It's for those of us who like to dig deeper into the issues.
I found this (IMO) amazing blog today. Of course, I've come to these conclusions intuitively based on personal experience already and I've also read many bits and pieces from various sources (quite a few mentioned here); however, the age-old dilemma of whether to follow your logical thinking or heart (aka chemical substances produced by the brain) is summarized in a very insightful way!
View #1: The Repetition Compulsion in Intimate Relationships as a Self-Destructive Mechanism to Avoid and Overcome by Choosing Partners That Trigger Less Intense Chemistry
View #2: The Repetition Compulsion in Intimate Relationships as a Purposeful and Required Catalyst for Full Healing Through Mastering Resolution Skills with Partners That Initially Trigger Intense Chemistry
Choosing Intimate Partners: To Repeat or Not to Repeat?
Having experienced both, I absolutely agree life is smoother and easier following View #1, but I've always truly wanted to follow View #2...
I've read Hendrix's point of view before and have even posted some of it on a soulmate thread (definitely agree with him).

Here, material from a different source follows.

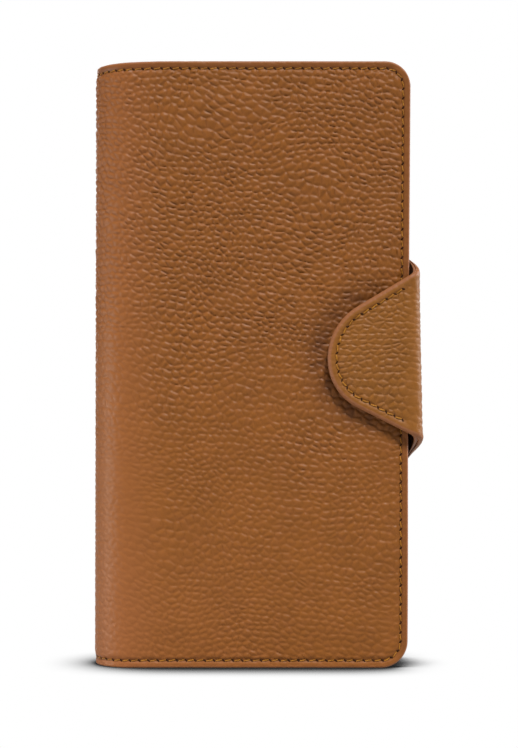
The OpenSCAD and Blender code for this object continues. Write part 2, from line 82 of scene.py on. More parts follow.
SNAP_X = (SOCKET_LOW.x + SOCKET_HIGH.x) / 2

# --- measures of the leather work ---

TOP_R = 8 * MM
LOW_R = 8.3 * MM
STITCH_INSET = 2.3 * MM
STITCH_PITCH = 2.93 * MM
THREAD_R = 0.2 * MM
THREAD_SPAN = 0.4
THREAD_SLANT = 0.2 * MM
HOLE_LONG = 0.58 * MM
HOLE_WIDE = 0.26 * MM
HOLE_SLANT = math.radians(-42)
LINING_INSET = 0.6 * MM
EDGE_ROUND = 0.55 * MM
FRONT_CROWN = 0.55 * MM
BACK_CROWN = 0.25 * MM
PEBBLE_WIDE = 2.65 * MM
PEBBLE_HIGH = 2.0 * MM
CREASE_WIDE = 0.24 * MM
LEAN = 0.0074
SPINE_SHARE = 0.25
FOOT_OUT = 0.5 * MM
FOLD_DROP = 1.3 * MM

# --- measures of the strap: s runs along it from the tab's tip to the end of its root, and t across ---

TIP_R = 18 * MM
SPREAD = math.radians(29)
ROOT_R = 8 * MM
STRAP_INSET = 2.8 * MM
STRAP_ROUND = 0.95 * MM
STRAP_THREAD_R = 0.24 * MM
TAB_L = EDGE_X - TIP_X
BEND_R = STRAP_OUT_X - EDGE_X
BEND_MEAN = BEND_R - STRAP_T / 2
BEND_L = BEND_MEAN * math.pi / 2
FRONT_BEND_Y = TAB_FRONT_Y + BEND_R
BACK_BEND_Y = ROOT_BACK_Y - BEND_R
SIDE_S = TAB_L + BEND_L
SIDE_L = BACK_BEND_Y - FRONT_BEND_Y
SIDE_MID = SIDE_S + SIDE_L / 2
ROOT_S = SIDE_S + SIDE_L + BEND_L
STRAP_L = ROOT_S + EDGE_X - ROOT_X
# it is sewn on a little askew, so its tip points down and it stands further out at its lower edge
TAB_TILT = 0.049
TAB_DOWN = 0.6 * MM
ROOT_DOWN = 1.6 * MM
SLACK = 0.2
SLACK_REACH = 28.5 * MM


def lean(points):
    """The sewn wallet isn't quite square: its opening edge leans out a little, its spine less, and the top of
    its fold is drawn down."""
    x, z = points[..., 0], points[..., 2].copy()
    share = np.interp(x, [SPINE_X, EDGE_X], [SPINE_SHARE, 1])
    foot = FOOT_OUT * (share - SPINE_SHARE) * (1 - smooth(z, 10 * MM, 90 * MM))
    points[..., 0] += LEAN * share * (z - HEIGHT / 2) + foot
    near_fold = 1 - smooth(points[..., 0], SPINE_X - 12 * MM, SPINE_X + 24 * MM)
    points[..., 2] -= FOLD_DROP * near_fold * smooth(z, HEIGHT - 24 * MM, HEIGHT)
    return points


# --- smooth random fields ---


def smooth(x, low, high):
    t = np.clip((x - low) / (high - low), 0, 1)
    return t * t * (3 - 2 * t)


def value_noise(u, v, size, seed):
    """A smooth random field from -1 to 1 whose lumps are about size wide."""
    n = 256
    table = np.random.default_rng(seed).uniform(-1, 1, (n, n))
    gu, gv = u / size + 91.3, v / size + 57.7
    iu, iv = np.floor(gu).astype(int), np.floor(gv).astype(int)
    fu, fv = gu - iu, gv - iv
    fu, fv = fu * fu * (3 - 2 * fu), fv * fv * (3 - 2 * fv)
    a, b = table[iu % n, iv % n], table[(iu + 1) % n, iv % n]
    c, d = table[iu % n, (iv + 1) % n], table[(iu + 1) % n, (iv + 1) % n]
    return (a * (1 - fu) + b * fu) * (1 - fv) + (c * (1 - fu) + d * fu) * fv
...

Yet, on the other hand, we have Harville Hendrix who takes a somewhat opposite view. He worries that the greater danger lies, in this day of broken marriages and homes, in the suggestion that highly intense relationships, once they encounter difficult challenges, be treated as disposable. He proclaims that we need instead to learn to stay in these relationships and intervene in the repetition process at a point within the relationship itself.
“They say that breaking up is hard to do, but that is wrong. It’s easy to walk away before the going gets tough, to find another dreamboat - until the ship starts to sink again. It’s waking up that’s hard to do.”
By working with our partner to practice and master previously unlearned resolution skills, he explains, we channel the energy of the predictable conflicts in such relationships - the very conflicts from which the other sources advise us to run - using them as mutual catalysts for growth and healing.
He goes on to say:
If, rather than assuming we are suddenly incompatible and leaving, we resolve these temporary, though difficult conflicts, we then grow out of the “power struggle” and achieve the third and final stage of the relationship, the “real love” stage.
In his view, paradoxically, a person with whom we experience this drastic shift in apparent compatibility, leading to a temporary phase of seeming incompatibility, is the only person with whom we really are ideally compatible.
The problem is the chances of finding such partners who are also willing and/or able to work with us on these issues and resolve them or are even aware of them are slim to none in reality; thus, the break-ups and the divorces. Some of us give up during the "power struggle" stage and keep repeating the same tango... others stay in unhappy relationships they can't fix on their own or even with help... yet others choose the easier road next time... Maybe the last group doesn't "grow" as much... Then again, who cares... as long as they're reasonably happy...
What is one to do really?! Sounds like a no-win situation to me!
It's a lot of reading, but I'm sure some will appreciate it.